Both congressional intelligence committees have now released proposals for reauthorizing the government’s Section 702 spying powers, largely as-is, and in the face of repeated abuse.
The House Permanent Select Committee on Intelligence (HPSCI) in the U.S. House of Representatives released a Nov. 16 report calling for reauthorization, which includes an outline of the legislation to do so. According to the report, the bill would renew the mass surveillance authority Section 702 and, in the process, invokes a litany of old bogeymen to justify why the program should continue to collect U.S. persons’ communications when they talk with people abroad.
As a reminder, the program was intended to collect communications of people outside of the United States, but because we live in an increasingly globalized world, the government intercepts and retains a massive trove of communications between Americans and people overseas. Increasingly, it’s this U.S. side of digital conversations that domestic law enforcement agencies trawl through—all without a warrant.
It’s an old tactic.

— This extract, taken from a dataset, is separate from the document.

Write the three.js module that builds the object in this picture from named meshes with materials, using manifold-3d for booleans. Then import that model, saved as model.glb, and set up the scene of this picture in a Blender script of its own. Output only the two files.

People in the intelligence community chafe against any proposals that would cut back on their “collect it all” mentality. This leads them to make a habit of finding the most current threat to public safety in order scare the public into pushing for much needed reforms, with terrorism serving as the most consistent justification for mass surveillance. In this document, HPSCI mentions that Section 702 could be the key to fighting: ISIS, Al-Qaeda, MS-13, and fentanyl trafficking. They hope that one, or all, of these threats will resonate with people enough to make them forget that the government has an obligation to honor the privacy of Americans communications and prevent them from being collected and hoarded by spy agencies and law enforcement.
The House Report
While we are still waiting for the official text, this House report proposes that Section 702 authorities be expanded to include “new provisions that make our nation more secure.” For example, the proposal may authorize the use of this unaccountable and out-of control mass surveillance program as a new way of vetting asylum seekers by, presumably, sifting through their digital communications. According to a newly released Foreign Intelligence Surveillance Court (FISC) opinion, the government has sought some version of this authority for years, was repeatedly rejected, and received court approval for the first time this year. Because the court opinion is so heavily redacted, it is impossible to know the current scope of immigration- and visa-related querying, or what broader proposal the intelligence agencies originally sought. It’s possible the forth-coming proposal seeks to undo even the modest limitations that the FISC imposes on the government.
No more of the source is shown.